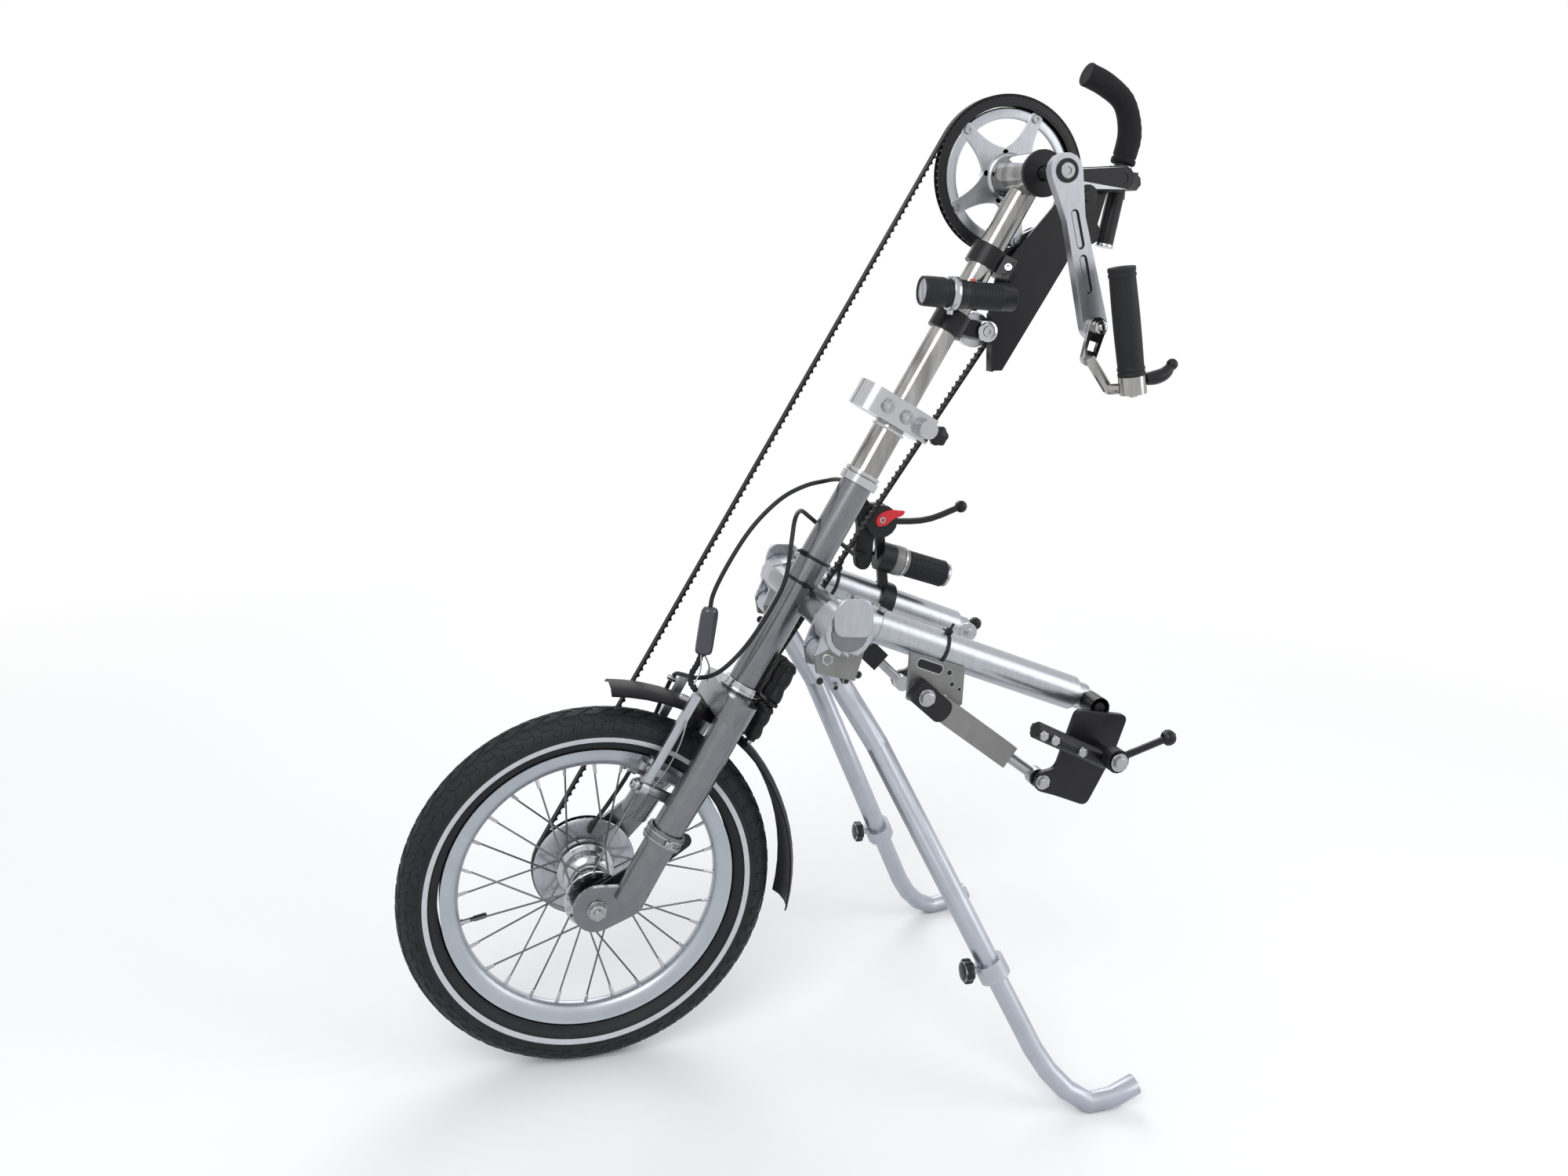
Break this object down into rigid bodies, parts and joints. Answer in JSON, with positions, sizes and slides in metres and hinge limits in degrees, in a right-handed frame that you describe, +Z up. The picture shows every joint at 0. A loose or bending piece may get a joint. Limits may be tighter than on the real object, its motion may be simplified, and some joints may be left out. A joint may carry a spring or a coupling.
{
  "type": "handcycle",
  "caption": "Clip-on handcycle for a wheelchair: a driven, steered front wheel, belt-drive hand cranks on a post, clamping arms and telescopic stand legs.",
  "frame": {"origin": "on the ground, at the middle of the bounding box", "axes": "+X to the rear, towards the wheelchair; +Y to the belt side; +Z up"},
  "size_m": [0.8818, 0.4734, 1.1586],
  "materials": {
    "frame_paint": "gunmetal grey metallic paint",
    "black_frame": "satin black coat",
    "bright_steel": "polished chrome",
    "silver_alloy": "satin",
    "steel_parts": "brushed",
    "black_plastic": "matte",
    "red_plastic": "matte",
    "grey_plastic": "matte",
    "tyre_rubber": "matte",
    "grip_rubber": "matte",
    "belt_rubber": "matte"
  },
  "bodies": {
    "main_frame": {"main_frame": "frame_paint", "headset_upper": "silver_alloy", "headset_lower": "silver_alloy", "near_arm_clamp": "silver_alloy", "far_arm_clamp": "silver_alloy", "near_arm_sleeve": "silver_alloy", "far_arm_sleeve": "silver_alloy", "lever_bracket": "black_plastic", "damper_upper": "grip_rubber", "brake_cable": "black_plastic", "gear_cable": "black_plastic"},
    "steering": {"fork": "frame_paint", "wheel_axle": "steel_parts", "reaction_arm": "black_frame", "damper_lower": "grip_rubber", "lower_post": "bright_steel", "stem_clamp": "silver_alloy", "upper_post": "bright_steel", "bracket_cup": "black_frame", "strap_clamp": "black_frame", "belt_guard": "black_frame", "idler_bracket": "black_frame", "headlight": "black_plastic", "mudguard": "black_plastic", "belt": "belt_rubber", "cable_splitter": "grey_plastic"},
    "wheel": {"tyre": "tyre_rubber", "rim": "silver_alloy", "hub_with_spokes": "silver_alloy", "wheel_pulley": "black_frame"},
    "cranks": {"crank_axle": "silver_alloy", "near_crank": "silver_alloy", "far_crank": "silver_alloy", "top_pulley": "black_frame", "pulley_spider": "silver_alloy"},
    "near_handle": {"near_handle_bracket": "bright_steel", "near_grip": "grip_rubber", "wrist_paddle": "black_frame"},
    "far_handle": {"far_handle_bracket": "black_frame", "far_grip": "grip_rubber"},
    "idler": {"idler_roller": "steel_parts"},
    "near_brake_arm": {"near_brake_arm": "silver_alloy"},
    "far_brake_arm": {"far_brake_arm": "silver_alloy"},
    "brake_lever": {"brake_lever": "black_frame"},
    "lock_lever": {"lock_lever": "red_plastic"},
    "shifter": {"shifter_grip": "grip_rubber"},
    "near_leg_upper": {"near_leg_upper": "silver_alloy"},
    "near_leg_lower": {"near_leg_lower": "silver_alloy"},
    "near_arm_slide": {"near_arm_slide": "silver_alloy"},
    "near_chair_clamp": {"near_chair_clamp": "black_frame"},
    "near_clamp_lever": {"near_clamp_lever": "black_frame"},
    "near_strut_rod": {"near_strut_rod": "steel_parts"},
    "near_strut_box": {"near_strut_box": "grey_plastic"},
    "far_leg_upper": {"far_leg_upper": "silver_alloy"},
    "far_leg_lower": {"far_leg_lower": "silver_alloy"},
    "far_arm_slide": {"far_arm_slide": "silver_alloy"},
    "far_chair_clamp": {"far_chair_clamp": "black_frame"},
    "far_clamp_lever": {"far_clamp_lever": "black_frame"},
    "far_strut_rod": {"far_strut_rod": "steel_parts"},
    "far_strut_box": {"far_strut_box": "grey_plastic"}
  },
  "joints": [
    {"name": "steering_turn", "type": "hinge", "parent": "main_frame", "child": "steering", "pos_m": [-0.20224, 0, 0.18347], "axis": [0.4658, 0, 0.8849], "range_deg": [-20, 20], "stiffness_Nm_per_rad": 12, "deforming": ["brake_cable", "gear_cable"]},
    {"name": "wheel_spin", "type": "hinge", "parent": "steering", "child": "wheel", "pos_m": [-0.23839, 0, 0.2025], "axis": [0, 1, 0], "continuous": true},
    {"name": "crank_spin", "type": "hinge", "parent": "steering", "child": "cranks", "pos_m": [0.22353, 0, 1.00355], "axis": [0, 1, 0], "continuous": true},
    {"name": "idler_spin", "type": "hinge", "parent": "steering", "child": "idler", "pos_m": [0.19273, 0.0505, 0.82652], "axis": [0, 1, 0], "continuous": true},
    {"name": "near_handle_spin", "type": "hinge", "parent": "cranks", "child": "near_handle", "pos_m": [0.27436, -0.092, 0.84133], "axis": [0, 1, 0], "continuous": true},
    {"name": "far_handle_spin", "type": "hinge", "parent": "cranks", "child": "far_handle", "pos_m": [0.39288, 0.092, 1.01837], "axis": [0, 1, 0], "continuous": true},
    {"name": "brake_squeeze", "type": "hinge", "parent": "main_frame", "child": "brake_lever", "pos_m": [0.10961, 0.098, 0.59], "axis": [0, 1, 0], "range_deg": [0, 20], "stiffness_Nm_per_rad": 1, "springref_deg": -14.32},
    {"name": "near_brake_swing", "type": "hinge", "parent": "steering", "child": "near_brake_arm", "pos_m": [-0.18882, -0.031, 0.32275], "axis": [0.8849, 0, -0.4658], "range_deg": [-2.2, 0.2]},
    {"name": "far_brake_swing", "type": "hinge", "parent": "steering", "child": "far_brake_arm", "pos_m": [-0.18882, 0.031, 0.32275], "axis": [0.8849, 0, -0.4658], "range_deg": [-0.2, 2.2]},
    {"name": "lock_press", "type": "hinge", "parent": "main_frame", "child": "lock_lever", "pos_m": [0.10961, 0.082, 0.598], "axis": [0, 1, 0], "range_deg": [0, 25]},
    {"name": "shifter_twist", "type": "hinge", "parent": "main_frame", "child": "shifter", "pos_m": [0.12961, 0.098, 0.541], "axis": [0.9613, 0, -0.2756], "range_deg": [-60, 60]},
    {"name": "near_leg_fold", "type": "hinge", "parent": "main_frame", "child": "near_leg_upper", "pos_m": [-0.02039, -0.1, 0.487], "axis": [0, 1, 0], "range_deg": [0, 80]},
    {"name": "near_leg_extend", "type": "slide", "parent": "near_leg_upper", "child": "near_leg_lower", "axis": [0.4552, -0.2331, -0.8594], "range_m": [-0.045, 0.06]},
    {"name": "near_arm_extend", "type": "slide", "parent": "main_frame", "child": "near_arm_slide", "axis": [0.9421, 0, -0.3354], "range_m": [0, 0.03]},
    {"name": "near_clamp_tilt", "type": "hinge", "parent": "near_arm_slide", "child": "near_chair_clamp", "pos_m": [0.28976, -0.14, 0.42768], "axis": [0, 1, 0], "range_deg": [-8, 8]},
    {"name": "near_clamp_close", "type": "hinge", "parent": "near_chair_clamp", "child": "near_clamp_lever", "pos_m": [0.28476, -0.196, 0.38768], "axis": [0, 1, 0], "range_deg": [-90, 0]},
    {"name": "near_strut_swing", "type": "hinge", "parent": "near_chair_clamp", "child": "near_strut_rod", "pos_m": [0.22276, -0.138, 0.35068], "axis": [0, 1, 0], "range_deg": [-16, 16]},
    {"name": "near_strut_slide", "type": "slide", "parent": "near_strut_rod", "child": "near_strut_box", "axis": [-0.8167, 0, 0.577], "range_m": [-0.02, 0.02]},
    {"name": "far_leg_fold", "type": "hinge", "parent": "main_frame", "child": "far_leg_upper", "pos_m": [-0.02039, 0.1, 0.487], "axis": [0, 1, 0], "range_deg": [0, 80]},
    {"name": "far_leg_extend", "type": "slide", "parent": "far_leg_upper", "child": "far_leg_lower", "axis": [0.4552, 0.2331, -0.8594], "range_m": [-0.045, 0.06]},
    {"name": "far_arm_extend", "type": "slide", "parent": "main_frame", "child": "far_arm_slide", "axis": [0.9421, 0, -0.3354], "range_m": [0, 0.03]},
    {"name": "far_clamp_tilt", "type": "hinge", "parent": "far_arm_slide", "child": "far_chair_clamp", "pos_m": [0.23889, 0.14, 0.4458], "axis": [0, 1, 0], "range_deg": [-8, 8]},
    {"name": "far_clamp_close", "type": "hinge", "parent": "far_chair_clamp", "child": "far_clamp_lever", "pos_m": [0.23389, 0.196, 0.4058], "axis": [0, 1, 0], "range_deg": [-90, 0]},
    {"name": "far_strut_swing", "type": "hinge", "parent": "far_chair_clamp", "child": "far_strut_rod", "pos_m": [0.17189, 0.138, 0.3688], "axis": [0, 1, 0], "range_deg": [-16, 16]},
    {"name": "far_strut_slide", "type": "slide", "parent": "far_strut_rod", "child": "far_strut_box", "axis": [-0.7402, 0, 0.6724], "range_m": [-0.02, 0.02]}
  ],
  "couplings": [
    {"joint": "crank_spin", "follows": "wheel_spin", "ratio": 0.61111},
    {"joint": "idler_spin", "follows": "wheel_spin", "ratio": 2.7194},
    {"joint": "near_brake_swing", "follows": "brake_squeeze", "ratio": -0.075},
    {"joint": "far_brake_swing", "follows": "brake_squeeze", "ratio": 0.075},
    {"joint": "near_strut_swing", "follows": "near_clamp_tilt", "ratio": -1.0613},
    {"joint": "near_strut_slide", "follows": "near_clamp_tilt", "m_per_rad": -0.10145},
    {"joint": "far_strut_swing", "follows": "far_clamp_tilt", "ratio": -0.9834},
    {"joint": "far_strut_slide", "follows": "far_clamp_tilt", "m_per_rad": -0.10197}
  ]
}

------------------------------------------------------------

__Given task__
List every line above that holds the word "bodies".

__Output of the exercise__
Break this object down into rigid bodies, parts and joints. Answer in JSON, with positions, sizes and slides in metres and hinge limits in degrees, in a right-handed frame that you describe, +Z up. The picture shows every joint at 0. A loose or bending piece may get a joint. Limits may be tighter than on the real object, its motion may be simplified, and some joints may be left out. A joint may carry a spring or a coupling.
  "bodies": {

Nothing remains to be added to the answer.